Another area in which the team was able to make a difference was in Mrs T's social support system. After a year in the team program, Mrs T reported a decreased sense of isolation and stated that her support system had doubled in size. At baseline, the area of social support was a significant stress in her life, in that she only had a handful of people in her life that she could call on for help with her caregiving role. However, with the help of the team, she was able to stabilize her stress by joining a gymnasium and becoming more active in her community through local church activities and political campaigns, which not only increased her interactions with other individuals but also improved her overall physical health.
Another improvement in her physical health involved helping her attend her medical appointments. At the baseline interview, Mrs T stated that she had not had a routine medical checkup for over a year. However, during the 12-month follow-up period, she was able to see her primary care doctor, optometrist, and dentist for annual checkups.
One of the most significant improvements observed in the follow-up period was in Mrs T's depression. At follow-up, her CES-D score decreased by 13 points, placing her in the low-risk range for clinical depression. With the help of her team, she reported feeling generally happy most of the time and a decrease in the time she was angry or frustrated because of her caregiving responsibilities. Also, when asked, “in the past month, have you felt depressed, sad, had crying spells, or felt like you often needed to cry?” She said she “always” felt that way at baseline; however, at follow-up she answered “sometimes.”
Overall, at follow-up the team noticed that Mrs T was relaxed, more physically fit, and smiling. She expressed an increased feeling of competency in her abilities to care for her husband. She had adjusted to the transition of placing him in a nursing home and was still able to have him stay at their home a couple of nights a week.
To date, 7 support teams have been formed to assist caregivers. The caregivers, 6 females and 1 male, were identified through active recruitment methods, such as advertisements through local churches and newspapers. Two care recipients of these caregivers were placed in a nursing home or long-term care facility within a year. The support teams that supported the 2 caregivers during the transition from the home to a nursing facility, which is usually characterized by high levels of stress for the family, served as a great support and help and the caregivers continue to function well in the community. A second cohort of volunteers is now being recruited from faith-based groups in our area. Our goal is to establish at least 10 teams per year.

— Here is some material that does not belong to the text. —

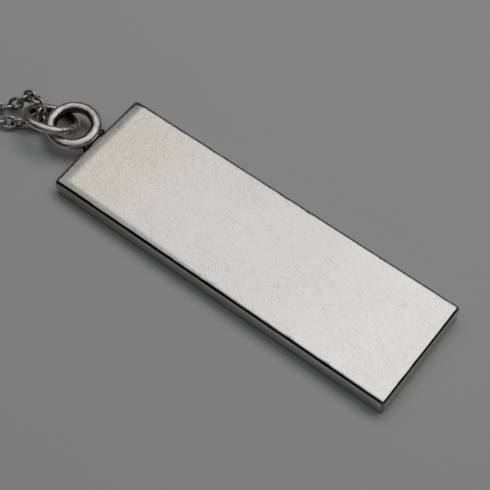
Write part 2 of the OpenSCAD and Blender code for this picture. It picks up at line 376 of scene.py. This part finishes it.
def wire_silver(name, silver, dark, roughness, grain, tarnish, recess=0.0):
    """Drawn wire, tarnished in patches. The last argument darkens the side of the wire that faces into its
    ring nearly to black, as painted shade.
    """
    material, nodes, shader = new_material(name, 1.0, roughness)
    link = nodes.tree.links.new
    clouds = use_group(nodes, "clouds", Patches_per_mm=0.9 * grain, Low=0.42, High=0.62)
    specks = use_group(nodes, "clouds", Patches_per_mm=4.0 * grain, Low=0.45, High=0.75, Detail=5.0)
    scratch = use_group(nodes, "scratches", Fineness=11.0 * grain, Length=0.8, Bend=0.6, Cover=0.45)
    pits = use_group(nodes, "pits", Cells_per_mm=2.2 * grain, Radius=0.25, Share=0.2)
    colour = nodes.mix(nodes.math("MULTIPLY", clouds, tarnish), silver, dark)
    colour = nodes.mix(nodes.math("MULTIPLY", specks, tarnish), colour, dark)
    colour = nodes.mix(nodes.math("MULTIPLY", pits, 0.7), colour, tuple(0.4 * c for c in dark))
    # Painted shade: the side facing into the ring or link is darkened nearly to black, mottled a little by
    # the tarnish clouds.
    if recess:
        inside = nodes.add("ShaderNodeAttribute", attribute_name="recess").outputs["Fac"]
        edge = nodes.math("ADD", inside, nodes.math("MULTIPLY", clouds, 0.25))
        edge = nodes.ramp(edge, 0.45, 1.0)
        colour = nodes.mix(nodes.math("MULTIPLY", edge, recess), colour, (0.03, 0.027, 0.025))
    link(colour, shader.inputs["Base Color"])
    rough = nodes.math("ADD", nodes.math("MULTIPLY", specks, 0.16), roughness)
    link(nodes.math("ADD", rough, nodes.math("MULTIPLY", clouds, 0.08)), shader.inputs["Roughness"])
    height = nodes.math("ADD", nodes.math("MULTIPLY", scratch, -0.6), nodes.math("MULTIPLY", specks, 0.5))
    height = nodes.math("ADD", height, nodes.math("MULTIPLY", pits, -1.5))
    bump = nodes.add("ShaderNodeBump", {"Height": height, "Strength": 0.5, "Distance": 0.02 * MM})
    link(bump.outputs[0], shader.inputs["Normal"])
    return material


def floor_material(colour):
    """A plain grey card with barely visible clouds."""
    material, nodes, shader = new_material("floor_card", 0.0, 0.75, 0.25)
    clouds = use_group(nodes, "clouds", Patches_per_mm=0.03, Low=0.3, High=0.7)
    tone = nodes.mix(nodes.math("MULTIPLY", clouds, 0.10), colour, tuple(0.9 * c for c in colour))
    nodes.tree.links.new(tone, shader.inputs["Base Color"])
    return material


# ---- meshes


def new_piece(name, points, faces, material, body, slot, **masks):
    """A smooth-shaded mesh that rides on a body. masks are values for each point, by attribute name."""
    mesh = bpy.data.meshes.new(name)
    mesh.from_pydata([tuple(p) for p in points], [], faces)
    mesh.validate()
    mesh.polygons.foreach_set("use_smooth", [True] * len(mesh.polygons))
    mesh.materials.append(material)
    for label, values in masks.items():
        mesh.attributes.new(label, "FLOAT", "POINT").data.foreach_set("value", values)
    mesh.update()
    piece = bpy.data.objects.new(name, mesh)
    bpy.context.scene.collection.objects.link(piece)
    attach(piece, body)
    return piece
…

In conclusion, providing help to family caregivers of dementia patients is a challenge that most clinicians, interventionists, and communities fail to fully address. Furthermore, providing a complex system of psychosocial, medical, and emotional supports to the caregiver and care recipient is challenging without the use of a multidimensional intervention available in community settings. The Support Teams for Caregivers project, an example of implementation research presented in this article, displays the feasibility of reaching into the community with an evidence-based intervention. Delivering such intervention provides an accessible, needed, and usable tool for family caregivers of dementia patients.